◆ **Supplied information**
++++++++++

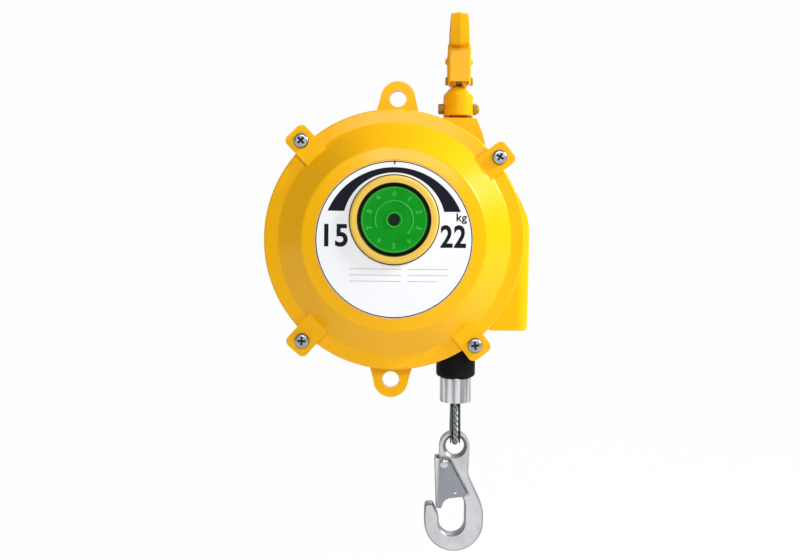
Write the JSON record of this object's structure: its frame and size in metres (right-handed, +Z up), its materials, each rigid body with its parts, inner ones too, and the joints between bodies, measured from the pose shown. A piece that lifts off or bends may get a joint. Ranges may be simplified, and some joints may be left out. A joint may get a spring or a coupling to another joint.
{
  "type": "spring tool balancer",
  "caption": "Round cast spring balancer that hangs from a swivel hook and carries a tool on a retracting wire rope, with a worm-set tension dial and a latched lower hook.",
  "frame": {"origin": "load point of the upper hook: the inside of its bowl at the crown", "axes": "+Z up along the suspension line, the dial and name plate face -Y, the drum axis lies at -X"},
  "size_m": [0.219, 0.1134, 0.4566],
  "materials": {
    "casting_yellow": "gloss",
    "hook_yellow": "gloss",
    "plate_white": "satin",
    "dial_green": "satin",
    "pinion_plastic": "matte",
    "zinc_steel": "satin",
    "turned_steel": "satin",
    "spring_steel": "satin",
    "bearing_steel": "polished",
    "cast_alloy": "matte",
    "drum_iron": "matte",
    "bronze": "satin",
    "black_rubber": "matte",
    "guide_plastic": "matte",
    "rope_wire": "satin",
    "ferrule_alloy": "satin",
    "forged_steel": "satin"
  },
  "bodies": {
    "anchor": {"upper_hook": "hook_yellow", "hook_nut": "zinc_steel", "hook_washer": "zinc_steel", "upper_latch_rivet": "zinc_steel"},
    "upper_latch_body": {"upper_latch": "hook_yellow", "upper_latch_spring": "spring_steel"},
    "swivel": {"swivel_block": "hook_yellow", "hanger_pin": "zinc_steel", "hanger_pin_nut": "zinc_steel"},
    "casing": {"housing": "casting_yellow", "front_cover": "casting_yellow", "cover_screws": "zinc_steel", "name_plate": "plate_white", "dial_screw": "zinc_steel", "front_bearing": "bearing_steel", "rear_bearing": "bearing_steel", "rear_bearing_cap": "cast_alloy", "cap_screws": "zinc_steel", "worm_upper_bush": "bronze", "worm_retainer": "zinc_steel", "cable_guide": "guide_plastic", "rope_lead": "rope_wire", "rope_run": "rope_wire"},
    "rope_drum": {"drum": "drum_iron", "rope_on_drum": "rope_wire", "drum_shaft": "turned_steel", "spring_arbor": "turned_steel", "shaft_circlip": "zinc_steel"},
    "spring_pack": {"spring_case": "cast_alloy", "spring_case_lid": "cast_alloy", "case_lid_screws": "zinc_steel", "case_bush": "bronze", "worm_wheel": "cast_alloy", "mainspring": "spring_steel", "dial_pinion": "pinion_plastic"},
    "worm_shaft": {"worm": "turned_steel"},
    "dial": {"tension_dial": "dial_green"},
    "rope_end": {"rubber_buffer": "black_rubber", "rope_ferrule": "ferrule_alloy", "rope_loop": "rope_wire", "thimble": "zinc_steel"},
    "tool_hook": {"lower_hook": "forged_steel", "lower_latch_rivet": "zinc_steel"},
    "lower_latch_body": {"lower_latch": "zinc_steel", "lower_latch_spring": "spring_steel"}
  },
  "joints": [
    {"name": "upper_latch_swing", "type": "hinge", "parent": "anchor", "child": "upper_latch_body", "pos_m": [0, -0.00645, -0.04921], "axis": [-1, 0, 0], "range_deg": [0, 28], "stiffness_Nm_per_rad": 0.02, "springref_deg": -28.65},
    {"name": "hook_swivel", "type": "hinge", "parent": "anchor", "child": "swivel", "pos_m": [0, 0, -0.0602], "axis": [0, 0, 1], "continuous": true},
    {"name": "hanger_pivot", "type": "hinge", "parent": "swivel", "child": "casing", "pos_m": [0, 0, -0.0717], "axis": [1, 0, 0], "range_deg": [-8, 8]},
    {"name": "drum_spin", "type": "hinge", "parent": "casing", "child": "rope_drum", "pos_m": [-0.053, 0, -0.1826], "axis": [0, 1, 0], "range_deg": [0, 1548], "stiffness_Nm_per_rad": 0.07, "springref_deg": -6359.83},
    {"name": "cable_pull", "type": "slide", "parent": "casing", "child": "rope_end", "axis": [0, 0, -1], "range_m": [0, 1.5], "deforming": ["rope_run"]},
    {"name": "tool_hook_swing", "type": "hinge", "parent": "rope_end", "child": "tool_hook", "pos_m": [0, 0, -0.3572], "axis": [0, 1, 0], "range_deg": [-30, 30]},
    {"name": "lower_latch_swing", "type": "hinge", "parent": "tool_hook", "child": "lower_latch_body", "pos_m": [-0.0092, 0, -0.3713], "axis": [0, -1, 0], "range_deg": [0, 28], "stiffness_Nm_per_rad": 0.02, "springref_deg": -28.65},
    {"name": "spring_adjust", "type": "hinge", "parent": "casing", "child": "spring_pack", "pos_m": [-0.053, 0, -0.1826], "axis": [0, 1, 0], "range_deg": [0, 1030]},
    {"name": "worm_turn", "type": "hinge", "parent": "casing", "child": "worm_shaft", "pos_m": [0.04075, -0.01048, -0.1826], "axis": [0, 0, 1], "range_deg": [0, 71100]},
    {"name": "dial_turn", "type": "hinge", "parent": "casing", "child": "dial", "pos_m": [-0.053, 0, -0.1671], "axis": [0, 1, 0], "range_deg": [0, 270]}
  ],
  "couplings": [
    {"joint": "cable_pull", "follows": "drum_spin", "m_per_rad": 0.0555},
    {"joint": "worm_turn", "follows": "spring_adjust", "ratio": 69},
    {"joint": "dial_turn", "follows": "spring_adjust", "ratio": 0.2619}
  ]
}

++++++++++

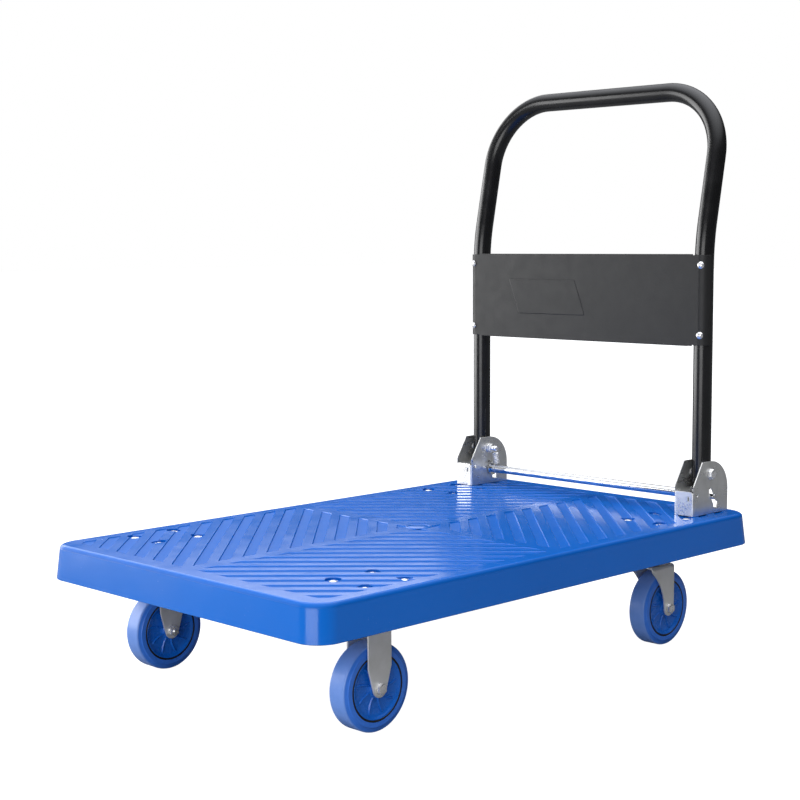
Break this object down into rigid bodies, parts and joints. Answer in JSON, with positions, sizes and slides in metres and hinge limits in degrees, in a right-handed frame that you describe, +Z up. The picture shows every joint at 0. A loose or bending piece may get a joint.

++++++++++

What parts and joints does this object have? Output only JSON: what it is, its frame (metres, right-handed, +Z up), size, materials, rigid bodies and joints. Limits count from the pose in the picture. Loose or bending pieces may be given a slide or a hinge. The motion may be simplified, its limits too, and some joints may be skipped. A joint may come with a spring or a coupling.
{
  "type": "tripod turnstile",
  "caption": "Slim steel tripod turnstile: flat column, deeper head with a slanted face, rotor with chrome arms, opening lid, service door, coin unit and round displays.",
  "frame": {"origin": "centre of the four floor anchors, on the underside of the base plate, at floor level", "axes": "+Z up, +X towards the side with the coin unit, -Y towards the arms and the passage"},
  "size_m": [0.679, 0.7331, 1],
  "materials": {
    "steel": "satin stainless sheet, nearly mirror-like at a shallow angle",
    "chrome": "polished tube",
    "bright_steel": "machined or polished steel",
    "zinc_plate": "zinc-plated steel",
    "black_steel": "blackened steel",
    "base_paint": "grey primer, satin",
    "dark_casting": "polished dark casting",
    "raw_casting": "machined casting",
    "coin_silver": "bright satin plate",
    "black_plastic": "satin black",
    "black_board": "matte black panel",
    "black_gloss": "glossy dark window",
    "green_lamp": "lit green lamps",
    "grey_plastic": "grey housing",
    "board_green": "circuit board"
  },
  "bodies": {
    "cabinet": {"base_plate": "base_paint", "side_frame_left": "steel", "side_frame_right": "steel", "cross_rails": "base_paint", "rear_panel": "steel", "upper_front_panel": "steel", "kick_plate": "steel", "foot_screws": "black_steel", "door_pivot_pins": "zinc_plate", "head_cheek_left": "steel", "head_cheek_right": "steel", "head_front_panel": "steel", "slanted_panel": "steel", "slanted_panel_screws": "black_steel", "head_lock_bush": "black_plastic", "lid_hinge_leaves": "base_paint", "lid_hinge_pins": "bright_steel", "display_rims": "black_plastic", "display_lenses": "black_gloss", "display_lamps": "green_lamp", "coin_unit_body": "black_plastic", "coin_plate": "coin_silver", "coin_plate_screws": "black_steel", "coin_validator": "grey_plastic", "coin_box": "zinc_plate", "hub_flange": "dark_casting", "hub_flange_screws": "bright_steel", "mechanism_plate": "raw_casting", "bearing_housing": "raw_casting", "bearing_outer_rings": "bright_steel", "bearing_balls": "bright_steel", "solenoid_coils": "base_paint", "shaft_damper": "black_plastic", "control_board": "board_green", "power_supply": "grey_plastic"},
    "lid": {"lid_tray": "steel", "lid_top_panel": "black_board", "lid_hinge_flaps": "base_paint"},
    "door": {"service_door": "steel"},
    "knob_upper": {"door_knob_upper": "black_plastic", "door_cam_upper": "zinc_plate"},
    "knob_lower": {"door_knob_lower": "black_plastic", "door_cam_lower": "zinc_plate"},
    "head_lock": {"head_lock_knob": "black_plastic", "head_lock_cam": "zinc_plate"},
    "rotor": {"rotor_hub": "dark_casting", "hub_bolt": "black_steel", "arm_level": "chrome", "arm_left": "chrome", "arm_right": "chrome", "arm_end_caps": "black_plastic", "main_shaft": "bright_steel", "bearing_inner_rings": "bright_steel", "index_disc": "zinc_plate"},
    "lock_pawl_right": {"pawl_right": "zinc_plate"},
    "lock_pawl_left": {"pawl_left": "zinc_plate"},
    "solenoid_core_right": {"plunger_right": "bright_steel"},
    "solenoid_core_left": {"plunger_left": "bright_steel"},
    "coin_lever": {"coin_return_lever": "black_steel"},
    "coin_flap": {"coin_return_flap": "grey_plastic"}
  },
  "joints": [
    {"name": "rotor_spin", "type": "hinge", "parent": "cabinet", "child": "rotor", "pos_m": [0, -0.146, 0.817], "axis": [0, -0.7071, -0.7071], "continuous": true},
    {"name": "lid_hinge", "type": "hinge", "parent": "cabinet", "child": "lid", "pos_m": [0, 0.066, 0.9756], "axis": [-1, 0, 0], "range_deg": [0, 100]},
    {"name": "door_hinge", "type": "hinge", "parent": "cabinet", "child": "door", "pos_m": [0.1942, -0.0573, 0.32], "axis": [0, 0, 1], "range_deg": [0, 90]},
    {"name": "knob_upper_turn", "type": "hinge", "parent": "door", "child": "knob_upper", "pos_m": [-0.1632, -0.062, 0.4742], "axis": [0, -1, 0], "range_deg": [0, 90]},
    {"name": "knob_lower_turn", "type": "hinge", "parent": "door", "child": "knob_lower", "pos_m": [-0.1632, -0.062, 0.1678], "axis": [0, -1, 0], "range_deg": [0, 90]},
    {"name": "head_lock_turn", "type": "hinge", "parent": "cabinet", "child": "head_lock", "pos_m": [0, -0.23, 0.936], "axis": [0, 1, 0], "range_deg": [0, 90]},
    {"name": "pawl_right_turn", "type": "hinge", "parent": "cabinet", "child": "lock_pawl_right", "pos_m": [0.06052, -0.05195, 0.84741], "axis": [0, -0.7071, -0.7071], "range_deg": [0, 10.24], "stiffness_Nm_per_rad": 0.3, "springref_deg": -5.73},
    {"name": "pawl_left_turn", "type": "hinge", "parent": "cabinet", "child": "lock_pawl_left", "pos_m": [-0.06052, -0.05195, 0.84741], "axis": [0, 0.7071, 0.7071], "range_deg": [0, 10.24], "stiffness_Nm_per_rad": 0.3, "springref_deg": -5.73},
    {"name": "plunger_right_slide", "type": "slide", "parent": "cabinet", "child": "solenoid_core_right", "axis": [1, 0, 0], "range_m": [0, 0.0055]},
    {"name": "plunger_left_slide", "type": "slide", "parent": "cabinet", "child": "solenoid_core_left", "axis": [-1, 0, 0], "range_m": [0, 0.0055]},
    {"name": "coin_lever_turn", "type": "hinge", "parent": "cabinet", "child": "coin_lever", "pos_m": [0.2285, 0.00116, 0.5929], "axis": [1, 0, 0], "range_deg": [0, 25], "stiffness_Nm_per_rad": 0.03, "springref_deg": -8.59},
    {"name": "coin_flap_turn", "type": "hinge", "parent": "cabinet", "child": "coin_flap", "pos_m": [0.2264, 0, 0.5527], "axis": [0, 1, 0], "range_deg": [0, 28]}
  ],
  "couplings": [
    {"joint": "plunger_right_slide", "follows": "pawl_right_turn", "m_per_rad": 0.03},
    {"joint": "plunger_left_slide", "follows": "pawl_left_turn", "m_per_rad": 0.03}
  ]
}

++++++++++

◆ **Problem description**
Copy every line from the records above that contains the word "parts".

◆ **Response to this task**
Write the JSON record of this object's structure: its frame and size in metres (right-handed, +Z up), its materials, each rigid body with its parts, inner ones too, and the joints between bodies, measured from the pose shown. A piece that lifts off or bends may get a joint. Ranges may be simplified, and some joints may be left out. A joint may get a spring or a coupling to another joint.
Break this object down into rigid bodies, parts and joints. Answer in JSON, with positions, sizes and slides in metres and hinge limits in degrees, in a right-handed frame that you describe, +Z up. The picture shows every joint at 0. A loose or bending piece may get a joint.
What parts and joints does this object have? Output only JSON: what it is, its frame (metres, right-handed, +Z up), size, materials, rigid bodies and joints. Limits count from the pose in the picture. Loose or bending pieces may be given a slide or a hinge. The motion may be simplified, its limits too, and some joints may be skipped. A joint may come with a spring or a coupling.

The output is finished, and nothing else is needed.